DataPrep.py

import pandas as pd


class DataPrep:
    def __init__(self, data: pd.DataFrame):
        self.data = data

    def clean_data(self):
        """
        Manages null values by:
            removing null columns
            filling in the remaining null values by the mean/mode of their respective columns

        :return: cleaned data
        """
        # removing columns with >50% null values
        threshold = int(len(self.data) * 0.5)
        columns_to_remove = [col for col in self.data.columns if self.data[col].isnull().sum() > threshold]
        self.data.drop(columns=columns_to_remove, inplace=True)

        # fill numerical NaN values with the mean of their respective columns
        self.data.fillna(self.data.select_dtypes(include=["number"]).mean(), inplace=True)

        # filling categorical NaN values with the mode of their respective columns
        for col in self.data.select_dtypes(include=["object", "category"]).columns:
            self.data.fillna(self.data[col].mode()[0], inplace=True)

    def transform(self):
        """
        First, separate the output and drop it from the dataframe
        Second, normalize the dataframe numerical columns
        Third, encode categorical data using one-hot/ordinal encoding
        :return: transformed data
        """
        # separating the output
        churn_output = self.data["Churn"]
        self.data.drop("Churn", axis=1, inplace=True)

        # normalize the numerical data
        numerical_cols = self.data.select_dtypes(include=["number"]).columns
        mean = self.data[numerical_cols].mean()
        std = self.data[numerical_cols].std().replace(0, 1)
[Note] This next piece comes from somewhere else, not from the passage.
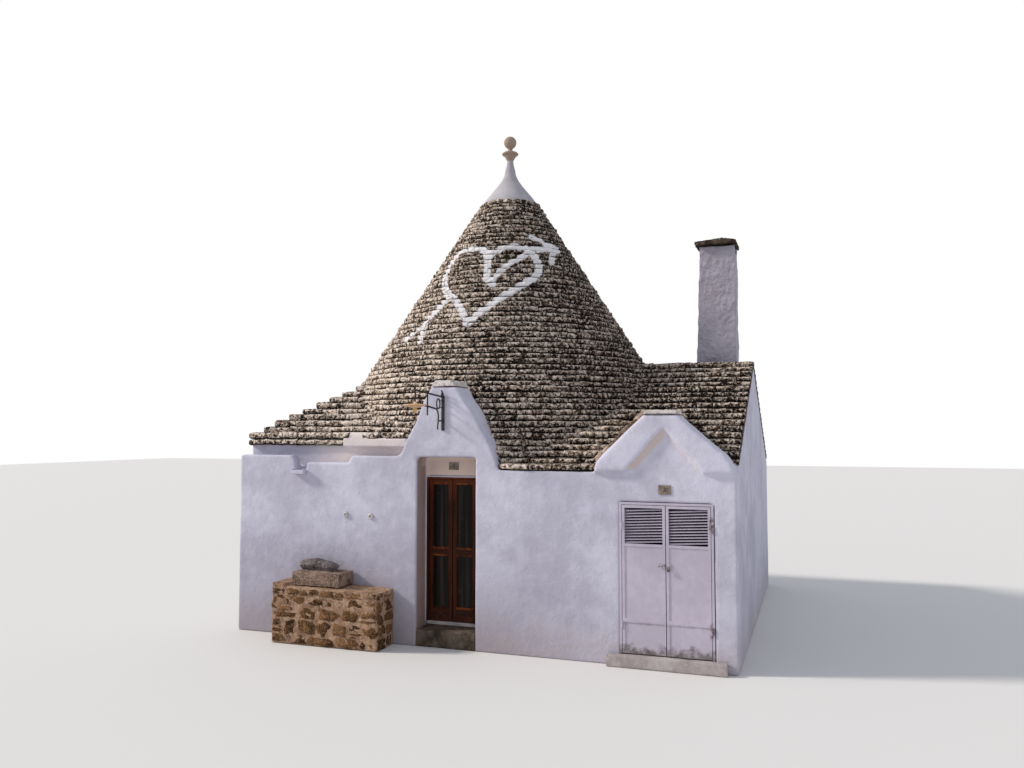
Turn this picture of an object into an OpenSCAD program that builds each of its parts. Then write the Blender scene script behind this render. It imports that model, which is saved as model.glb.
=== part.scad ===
// Trullo house: whitewashed masonry block under a dry-stone cone, with a store room beside it.
// Millimetres. X runs along the front wall, Y into the house, Z up.
// The origin is on the cone's axis, at the height of the lowest ground by the walls.

/* [Masonry block] */
// Height of the wall tops, which carry the roofs
wall_top = 2280; // [2050:10:2510]
// Distance from the eaves to the front and rear wall faces
front_margin = 185; // [150:5:300]
// Distance from the eaves to the left party face
left_margin = 35; // [20:5:200]
// Distance from the eaves to the right party face, beyond the store
store_margin = 965; // [940:5:1200]
// Side of the square room under the cone
room_side = 3600; // [3240:20:3900]
// Height of the room's floor
floor_top = 260; // [234:2:286]
// Height of the corner squinches
squinch_rise = 680; // [500:20:900]
// Thickness of the party wall beside the store
party_thick = 270; // [200:10:300]

/* [Cone roof] */
// Radius of the cone at the eaves
eaves_radius = 2915; // [2620:5:3210]
// Height of the eaves above the wall tops
eaves_rise = 380; // [340:10:420]
// Height of the point where the cone's slopes would meet, above the wall tops
cone_rise = 4920; // [4420:20:5420]
// Distance that the eaves slabs stand out from the wall under them
eaves_overhang = 65; // [40:5:90]
// Number of slab courses between the eaves and the cap
cone_courses = 48; // [44:1:54]
// Number of slab courses below the eaves, over the store side
skirt_courses = 5; // [4:1:6]
// Place of a course's outer face between its lower and its upper edge on the slope, as a share
face_share = 0.25; // [0.2:0.05:0.4]
// Distance from the slopes' meeting point down to the foot of the white cap
cap_drop = 680; // [610:10:750]
// Distance from the cap's foot down to the inner dome's crown
crown_cover = 520; // [460:10:650]
// Outward bulge of the inner dome at half height
dome_bulge = 150; // [80:10:200]
// Thickness of the inner dome's masonry at its foot
dome_thick = 450; // [380:10:500]
// Radius of the dome's crown hole, closed by a slab
dome_eye = 150; // [120:5:200]
// Number of corbelled courses in the inner dome
dome_courses = 22; // [14:1:28]

/* [Cap and pinnacle] */
// Distance that the white cap stands out over the highest slabs
cap_lip = 34; // [30:1:40]
// Height of the white cap
cap_rise = 600; // [540:10:660]
// Radius of the cap where the pinnacle stands on it
cap_top_radius = 88; // [80:1:96]
// Height of the pinnacle's tapered stem
stem_rise = 170; // [150:5:190]
// Radius of the stem at its narrowest
stem_radius = 52; // [46:1:58]
// Radius of the pinnacle's disc
disc_radius = 140; // [125:1:155]
// Radius of the pinnacle's ball
ball_radius = 106; // [95:1:118]

/* [Entrance portal] */
// Place of the recess's centre line to the right of the cone's axis
entrance_x = 230; // [200:10:260]
// Width of the recess
recess_width = 828; // [810:2:900]
// Width of the doorway behind it, flush with the recess's left side
doorway_width = 750; // [680:2:800]
// Height of the recess's soffit above the wall tops
recess_rise = 153; // [130:1:170]
// Depth of the recess in front of the door
recess_depth = 300; // [270:10:330]
// Distance of the doorway's soffit under the wall tops
doorway_drop = 110; // [90:5:130]
// Thickness of the masonry behind the recess, above the doorway
gable_back = 150; // [100:10:200]
// Height of the gable's top above the wall tops, under its cap stone
entrance_gable_rise = 1070; // [960:10:1180]
// Half of the gable's width at its foot
gable_half = 720; // [690:5:760]
// Thickness of the cap stone on the entrance gable
entrance_cap = 90; // [60:5:110]
// Distance of the ridge behind the gable under the gable's top
entrance_ridge_drop = 60; // [30:5:90]
// Number of slab courses on each slope behind the gable
saddle_courses = 3; // [3:1:4]

/* [Entrance door] */
// Height of the door's sill above the room's floor
sill_rise = 10; // [8:1:14]
// Width of the wooden frame's jambs and head
frame_width = 30; // [25:1:35]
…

        self.data[numerical_cols] = (self.data[numerical_cols] - mean) / std

        # encode categorical data
        categorical_cols = self.data.select_dtypes(include=["object", "category"]).columns
        encoded_data = pd.get_dummies(self.data[categorical_cols], dtype=float)

        self.data = pd.concat([self.data.drop(columns=categorical_cols), encoded_data], axis=1)

        # adding back churn column
        self.data = pd.concat([self.data, churn_output], axis=1)

    def get_datasets(self, train_index=0.7):
        """
        Splits the dataset into training and testing subsets.

        :param: train_index : float, optional (default=0.7)
            The proportion of the dataset to allocate to the training set.
            Must be a value between 0 and 1.

        :returns: 4 different datasets:
            - x_train : DataFrame
                Training features (all columns except the target column, e.g., "Churn").
            - y_train : Series
                Training target values (e.g., the "Churn" column).
            - x_test : DataFrame
                Testing features (all columns except the target column, e.g., "Churn").
            - y_test : Series
                Testing target values (e.g., the "Churn" column).
        """
        self.data = self.data.sample(frac=1, random_state=42).reset_index(drop=True)
        split_index = int(len(self.data) * train_index)

        training_set = self.data[:split_index]
        testing_set = self.data[split_index:]

        y_train = training_set["Churn"]
        x_train = training_set.drop("Churn", axis=1)
        y_test = testing_set["Churn"]
        x_test = testing_set.drop("Churn", axis=1)

        return x_train, y_train, x_test, y_test